2) Similarities in themselves do not undermine the authenticity of the biblical text: In The Apologetics Study Bible For Students, edited by Sean McDowell, the author describes the following story: There once was a British Ocean Liner that set sail with an inadequate number of life boats, and on its maiden voyage collided with an iceberg and sank. The ship carried 3000 passengers of whom only 1000 survived.
If I asked you the name of the ship and you answered the Titanic, you would be wrong. The ship would be the Titan, a fictional ship described in Morgan Robertson’s book, Wreck of the Titan (Buccaneer Books, Cutchogue, New York, 1898). The story of the Titan was written 14 years prior to the actual events which happened on the Titanic. So does this mean that the Titanic is fiction because of the striking similarities? Obviously not!
Refuting the critics
In his book The Case for the Real Jesus, Lee Strobel tackles the theories that critics of Christianity have developed by interviewing leading Christian scholars on this subject. In short, the various experts refute the notion that Christianity is a copycat religion by looking at the following:
The death of many of the pagan gods are tied to cycles
With many of the resurrection myths associated with the Pagan religions, the death and resurrection of their gods were tied to vegetation or seasonal cycles. It was used as a means to explain why things would die in the autumn and grow again in the spring, or why we had rainy or dry seasons. Baal, the god of thunder and rain for example, would die and be resurrected on an annual basis in line with the rainy season. His followers believed that it stopped raining when he died and started once again when he was raised from the dead.
Attis, another example, was loved by the goddess Cybele. He was however unfaithful to her, and when she found out she drove him mad. In his demented state he then castrated himself and died. She apparently took pity on him and resurrected him. Yearly rituals were kept in order to guarantee good crops.

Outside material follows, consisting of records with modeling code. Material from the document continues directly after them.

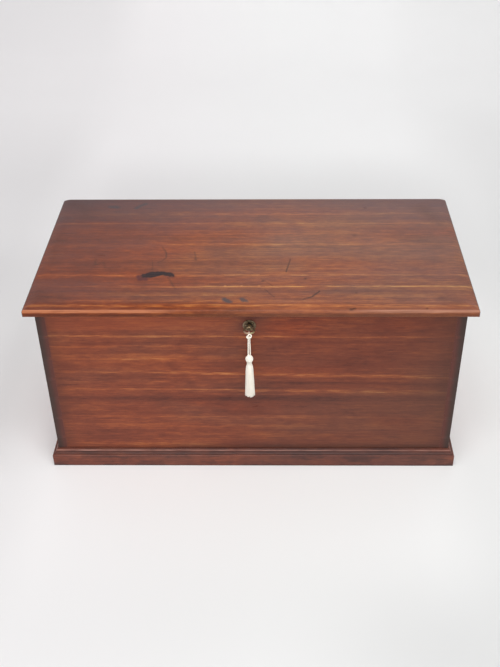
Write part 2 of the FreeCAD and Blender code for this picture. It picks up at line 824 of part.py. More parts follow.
def cord_tube(points, radius, name):
    """A round cord: straight runs joined by arcs as large as the runs allow."""
    edges, radii, start = [], [], points[0]
    for before, corner, after in zip(points, points[1:], points[2:]):
        back, ahead = (before - corner), (after - corner)
        turn = math.pi - back.getAngle(ahead)
        bend = cord_bend_share * min(back.Length, ahead.Length) / math.tan(turn / 2)
        trim = bend * math.tan(turn / 2)
        back.normalize()
        ahead.normalize()
        enter, leave = corner + back * trim, corner + ahead * trim
        inward = back + ahead
        inward.normalize()
        centre = corner + inward * (bend / math.cos(turn / 2))
        edges += [line(start, enter), arc(enter, centre - inward * bend, leave)]
        radii.append(round(bend, 1))
        start = leave
    edges.append(line(start, points[-1]))
    path = Part.Wire(edges)
    direction = points[1] - points[0]
    section = Part.Wire(Part.makeCircle(radius, points[0], direction))
    tube = path.makePipeShell([section], True, False)
    print(name, "bend radii", radii, "length", round(path.Length, 1),
          "volume ratio", round(tube.Volume / (math.pi * radius ** 2 * path.Length), 4))
    return tube


def tassel_head():
    """An upright ball of wrapped thread, cut off at the neck."""
    foot = V(tassel_neck_radius - tassel_neck_step, 0, neck_top)
    below = math.sqrt(1 - (foot.x / tassel_head_radius) ** 2)
    middle = V(0, 0, tassel_top - tassel_head_height / (1 + below))
    top, side = V(0, 0, tassel_top), V(tassel_head_radius, 0, middle.z)
    ellipse = Part.Ellipse(top, side, middle)
    first, last = sorted((ellipse.parameter(top), ellipse.parameter(foot)))
    outline = Part.ArcOfEllipse(ellipse, first, last).toShape()
    axis = V(0, 0, neck_top)
    return turned([outline, line(foot, axis), line(axis, top)], V(lock_x, knot_y, 0))


def tassel_neck():
    """The thread bound round the tassel below its head."""
    return rod(tassel_neck_radius, V(lock_x, knot_y, skirt_top), V(0, 0, 1), tassel_neck_height)


def tassel_skirt():
    """The fringe: a rounded shoulder under the neck, then widening to its cut end."""
    neck = V(tassel_neck_radius, 0, skirt_top)
    shoulder = V(tassel_shoulder_radius, 0, skirt_top - tassel_shoulder_drop)
    bulge = (neck + shoulder) * 0.5 + V(tassel_shoulder_bulge, 0, 0)
    end = V(tassel_skirt_radius, 0, skirt_top - tassel_skirt_length)
    foot, top = V(0, 0, end.z), V(0, 0, skirt_top)
    return turned([arc(neck, bulge, shoulder), line(shoulder, end), line(end, foot),
                   line(foot, top), line(top, neck)], V(lock_x, knot_y, 0))


# ---------------------------------------------------------------- the pieces

def main():
    """Write every piece."""
    os.makedirs("parts", exist_ok=True)
    starts = hinge_starts()
    up_holes = [nail(x, y, hole_gap) for x, y in nail_places()]

    front_cuts = lock_mortise() + up_holes
    front_cuts += [screw(head, way, lock_screw_length, hole_gap) for head, way in lock_screws()]
    front_cuts += [escutcheon_pin(sign, hole_gap) for sign in (-1, 1)]
    export("front_board", carved(long_board(front_face, inner_front), front_cuts))

    back_cuts = list(up_holes)
    for x in starts.values():
        back_cuts.append(case_leaf_recess(x))
        back_cuts += [screw(head, way, hinge_screw_length, hole_gap)
                      for head, way in hinge_screws(x, True)]
    export("back_board", carved(long_board(back_face, back_face - board_thickness), back_cuts))

    right_end = carved(end_board(), up_holes)
    export("right_end_board", right_end)
    export("left_end_board", mirrored(right_end))
    for name, (y0, y1) in zip(("front", "middle", "back"), bottom_board_edges()):
        board = block(-right_face, right_face, y0, y1, 0, bottom_thickness)
        export("bottom_board_" + name, carved(board, up_holes))
    export("bottom_nails", Part.makeCompound([nail(x, y) for x, y in nail_places()]))
    export("plinth_front", plinth_front())
    right_plinth = plinth_right()
    export("plinth_right", right_plinth)
    export("plinth_left", mirrored(right_plinth))

    lid_cuts = [link_plate_block(mortise_gap)]
    lid_cuts += [screw(head, way, lock_screw_length, hole_gap) for head, way in link_screws()]
    for side, x in starts.items():
        lid_cuts.append(lid_leaf_recess(x))
        lid_cuts += [screw(head, way, hinge_screw_length, hole_gap)
                     for head, way in hinge_screws(x, False)]
        export(side + "_hinge_case_leaf", hinge_leaf(x, True))
        export(side + "_hinge_lid_leaf", hinge_leaf(x, False))
        export(side + "_hinge_pin", rod(hinge_pin_radius, V(x, hinge_axis_y, case_height),
                                        V(1, 0, 0), hinge_length))
    export("lid_board", carved(lid_blank(), lid_cuts))
    for name, on_case in (("case", True), ("lid", False)):
        group = [screw(head, way, hinge_screw_length)
                 for x in starts.values() for head, way in hinge_screws(x, on_case)]
        export(name + "_hinge_screws", Part.makeCompound(group))

    export("lock_plate", lock_plate())
    export("lock_cap", lock_cap())
    export("lock_ward", lock_ward())
    export("lock_bolt", lock_bolt())
    export("lock_screws", Part.makeCompound([screw(head, way, lock_screw_length)
                                             for head, way in lock_screws()]))
    export("link_plate", link_plate())
    export("link_plate_screws", Part.makeCompound([screw(head, way, lock_screw_length)
                                                   for head, way in link_screws()]))
    export("escutcheon", escutcheon())
    export("escutcheon_pins", Part.makeCompound([escutcheon_pin(sign) for sign in (-1, 1)]))

    export("key", key())
    export("tassel_hitch", tassel_hitch())
    export("tassel_knot", tassel_knot())
    for name, side in (("cord_left", -1), ("cord_right", 1)):
        export(name, cord_tube(cord_route(side), cord_radius, name))
    export("tassel_head", tassel_head())
    export("tassel_neck", tassel_neck())
    export("tassel_skirt", tassel_skirt())


main()
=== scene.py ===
import math
import random

import bpy
import numpy as np
from bpy.props import FloatProperty, FloatVectorProperty, IntProperty, PointerProperty
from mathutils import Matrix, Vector


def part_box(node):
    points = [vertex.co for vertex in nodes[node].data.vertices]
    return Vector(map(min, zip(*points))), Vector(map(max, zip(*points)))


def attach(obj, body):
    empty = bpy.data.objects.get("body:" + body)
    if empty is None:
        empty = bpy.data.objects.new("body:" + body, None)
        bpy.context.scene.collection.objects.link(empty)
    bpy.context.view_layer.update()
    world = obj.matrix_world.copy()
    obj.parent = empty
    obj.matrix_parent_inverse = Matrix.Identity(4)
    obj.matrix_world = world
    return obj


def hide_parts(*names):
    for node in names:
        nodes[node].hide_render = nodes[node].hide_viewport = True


bl_info = {
    "name": "Blanket chest",
    "version": (1, 0, 0),
    "blender": (4, 5, 0),
    "location": "3D View > Sidebar > Chest",
    "description": "Dresses a mahogany blanket chest: its wood, brass and tassel, and a pale stage",
    "category": "Object",
}

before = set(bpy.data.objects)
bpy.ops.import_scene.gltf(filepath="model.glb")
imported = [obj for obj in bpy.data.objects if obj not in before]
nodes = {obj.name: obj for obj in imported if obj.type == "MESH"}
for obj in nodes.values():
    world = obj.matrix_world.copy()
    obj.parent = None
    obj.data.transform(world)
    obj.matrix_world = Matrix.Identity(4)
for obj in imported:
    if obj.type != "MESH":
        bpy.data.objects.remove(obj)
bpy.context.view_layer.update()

MM = 0.001
PER_METRE = 1000
X, Y, Z = 0, 1, 2


def middle(name, axis):
    """The middle of a node's box along an axis."""
    return sum(corner[axis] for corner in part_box(name)) / 2


KEY_X, KNOT_Y, KEY_Z = (middle("tassel_knot", axis) for axis in (X, Y, Z))
PLATE_Z = middle("escutcheon", Z)
BOW_FRONT = -0.251
CORD_LENGTH = 0.042


# ---------------------------------------------------------------- sizes and colours

def colour_setting(name, description, default):
    """A colour that a user may change."""
    return FloatVectorProperty(name=name, description=description, subtype="COLOR", size=3,
                               min=0, max=1, default=default)


def power_setting(name, description, default):
    """The power of a light."""
    return FloatProperty(name=name, description=description, subtype="POWER", unit="POWER",
                         min=0, default=default)


def length_setting(name, description, least, most, default):
    """A length in metres, within its limits."""
    return FloatProperty(name=name, description=description, subtype="DISTANCE", unit="LENGTH",
                         min=least, max=most, default=default)


def count_setting(name, description, least, most, default):
    """A number of pieces, within its limits."""
    return IntProperty(name=name, description=description, min=least, max=most, default=default)


class WoodSettings(bpy.types.PropertyGroup):
    """Colours and sheen of the chest's boards."""
    heartwood: colour_setting(
        "Dark bands", "Colour of the darkest bands of the polished mahogany", (0.075, 0.021, 0.014))
    mahogany: colour_setting(
        "Mahogany", "Main colour of the polished mahogany", (0.252, 0.062, 0.028))
    ribbon: colour_setting(
        "Ribbons", "Colour of the lighter ribbons in the mahogany", (0.430, 0.120, 0.038))
    bright_streak: colour_setting(
        "Bright streaks",
        "Colour of the few brightest streaks along the grain", (0.660, 0.270, 0.085))
    rubbed: colour_setting(
        "Rubbed edges",
        "Colour of the edges where hands have thinned the polish", (0.520, 0.215, 0.130))
    # Pale film of old polish; also the colour of the painted reflection of the pale room on the lid
    # and front
    bloom_and_reflection: colour_setting(
        "Bloom", "Colour of the pale film on the lid's old polish", (0.122, 0.082, 0.094))
    # Old wax and dirt; also the colour of painted shade under the lid, on the lid's nose and ends,
    # and in the plinth's hollow and foot
    grime_and_shade: colour_setting(
        "Grime", "Colour of the old wax and dirt in the corners", (0.050, 0.020, 0.014))
    end_grain: colour_setting(
        "End grain",
        "Colour of the boards' ends, where the polish has sunk in", (0.060, 0.028, 0.020))
    bare_wood: colour_setting(
        "Bare wood", "Colour of the unpolished faces inside the chest", (0.330, 0.165, 0.085))
    pine: colour_setting("Pine", "Colour of the pine boards of the bottom", (0.560, 0.370, 0.200))
    ink: colour_setting(
        "Stain", "Colour of the ink stain and dark spots on the lid", (0.009, 0.005, 0.008))
    sheen: FloatProperty(
        name="Polish roughness", description="Roughness of the old wax polish",
        subtype="FACTOR", min=0.05, max=1, default=0.36)


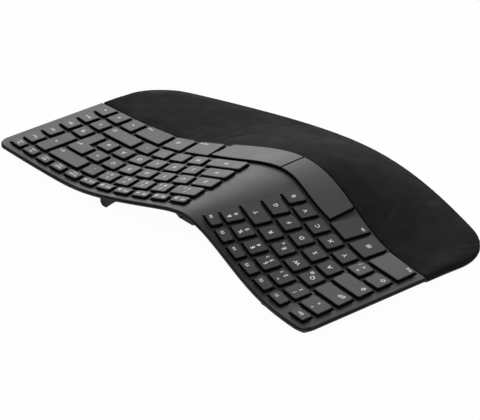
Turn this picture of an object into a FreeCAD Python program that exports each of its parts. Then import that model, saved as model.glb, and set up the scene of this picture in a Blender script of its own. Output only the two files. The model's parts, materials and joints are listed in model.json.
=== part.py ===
import FreeCAD, Part
import os
from math import atan, cos, exp, hypot, pi, radians, sin, tan

V = FreeCAD.Vector

# Driving dimensions in millimetres. x runs to the typist's right from the split between the two
# halves, y to the rear from the back edge of the digit row, z up from the plane of the case pads.
PITCH = 19.0
CAP_WIDTH = 14.6
CAP_DEPTH = 15.0
FUNCTION_CAP_DEPTH = 9.3
CAP_RISE = 2.2
CAP_SKIRT = 0.6
CAP_DRAFT = 0.2
CAP_BEVEL = 0.45
CAP_CORNER = 1.6
CAP_PLAY = 0.6
TRAVEL = 1.6

# The two halves turn away from each other and fan out again towards the sides.
ROW_BEND = 0.354
ROW_ROUND = 13.0
ROW_FAN = 0.001008
ROW_LOOK = 245
ROW_STEP = 1.0
HALF_LOOK = 0.5

# The crest over the split and the level wings beside it.
CREST_Z = 27.8
CREST_DROP = 18.5
CREST_POWER = 1.42
CREST_REAR_Y = 25.0
CREST_FRONT_Y = -115.0
CREST_REAR_HALF = 118.5
CREST_FRONT_HALF = 126.0
CREST_REAR_ROUND = 13.0
CREST_FRONT_ROUND = 54.0

# Plan outline.
REAR_Y = 46.4
REAR_NOTCH = 21.9
REAR_NOTCH_HALF = 84.0
REAR_NOTCH_X = -2.7
LEFT_REAR_X = -153.1
LEFT_FRONT_X = -168.2
RIGHT_REAR_X = 220.8
RIGHT_FRONT_X = 222.6
SIDE_FRONT_Y = -130.0
FRONT_Y = -193.8
FRONT_MID_X = 4.2
FRONT_FLARE = 0.493
FRONT_ROUND = 114.6
FRONT_SKEW = -0.029
REAR_CORNER = 11.0
FRONT_CORNER = 50.0
PALM_LINE_Y = -68.5
PALM_LINE_BELLY = 40.0
PALM_LINE_HALF = 100.0
PALM_EDGE_Z = 7.0
PALM_FALL = 1.8

# Shells and layers, measured down from the deck surface.
DECK_WALL = 1.8
CASE_WALL = 2.2
FLOOR_WALL = 1.4
CASE_FLOOR_Z = 1.2
RIM_DEPTH = 3.2
PALM_RIM = 3.0
SEAM = 0.1
MEMBRANE_DOWN = 3.9
MEMBRANE_WALL = 0.3
PLATE_WALL = 0.5
PLATE_INSET = 8.2
PLATE_FRONT = 2.6
RIB = 4.0
RIB_REAR = 0.9
PALM_WALL = 8.0
CARRIER_INSET = 1.3
EDGE_INSET = 4.0
SIDE_RAMP = 12.0
RIM_ROUND = 0.8
PAD_WALL = 2.8
PAD_CLEAR = 0.3
PAD_ROUND = 1.5
CARRIER_WALL = 1.0
RAMP_SIDE = 12.0
RAMP_CENTRE = 34.0
RAMP_HALF = 60.0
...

This is in stark contrast with Jesus, whose death and resurrection was a onetime event and had nothing to do with vegetation or seasonal cycles.
Some gods become zombies
Osiris, one of the other mythical gods is supposedly killed by his brother who cuts him into 14 pieces and scatters him all over the world. The goddess Isis then takes pity on Osiris, collects 13 of the 14 pieces and then buries him. Unfortunately Osiris is not really resurrected but instead “zombified” and becomes the god of the underworld, because he could not be completely put back together again.
No dying and rising Gods that precede Christianity
The Myth of Attis mentioned above pre-dates Christianity, but the resurrection myths only appear on the scene after Jesus’ death.
T.N.D Mettinger – a senior Swedish scholar and professor at Lund University admits in his book The Riddle of the Resurrection that the consensus amongst modern scholars is nearly universal that there are no dying and rising gods that precede Christianity.
Another popular claim is that gods like Zeus impregnated virgins without copulation. Their offspring were then half man half god whose lives began at conception.
The Christian concept of the virgin birth of Jesus is quite different to those of the Greek gods, who had sex with humans to satisfy their lusts. Zeus may have impregnated Danae with a golden shower, but it was to satisfy his lusts. These gods were depicted as beings driven by what we would call the desires of the flesh, whereas the same could not be said of Yahweh (God). Furthermore Jesus was fully God and fully man and his life did not begin at conception but he has always been I Am, in other words eternal. It must also be said that the prophet Isaiah prophesied the virgin birth of Christ hundreds of years before it took place. So even though Jesus’ birth might be after some of the other gods, the special nature of his birth was predicted much earlier than most of his so-called counterparts.
One of the closest parallels that have been drawn to Christianity must be the myth of Mithras mentioned in the introduction. But on closer inspection we find that the facts have once again been twisted to suit an agenda.
Firstly, although Mithras was born on the 25th of December, he was not born in a cave but from a rock. Sculptures of Mithras show him emerging from a rock at his ‘birth’.
Secondly, the Bible makes no mention of the date on which Jesus was born. The early Christians celebrated the 6th of January (as some still do to this day). In all likelihood the 25th of December was chosen by Constantine in 336 AD as the date to celebrate the birth of Christ.
Thirdly, Mithras was not a travelling teacher, he was a god and never explicitly promised eternal life. Why would one want to follow a god in the first place if there was no promise of a better future?
Finally, he did not sacrifice himself, but killed a bull, whose blood was supposed cleanse the sins of his followers. We also have no textual evidence to support a resurrection, and most of the other claims such as the Lord’s Supper, and about him being the way the truth and the life, is Christian theology that was later imposed on this religion.
In the final analysis, there is just not enough evidence to convict Christianity of being a copycat religion. History affirms that Christians worship the real Jesus, not some fake knock off invented to suit our needs.
Indeed Jesus at no time promised his followers a bed of roses, but that they would have tribulation in this world. Hardly the kind of message that would draw followers unless he actually was the way, the truth and the life.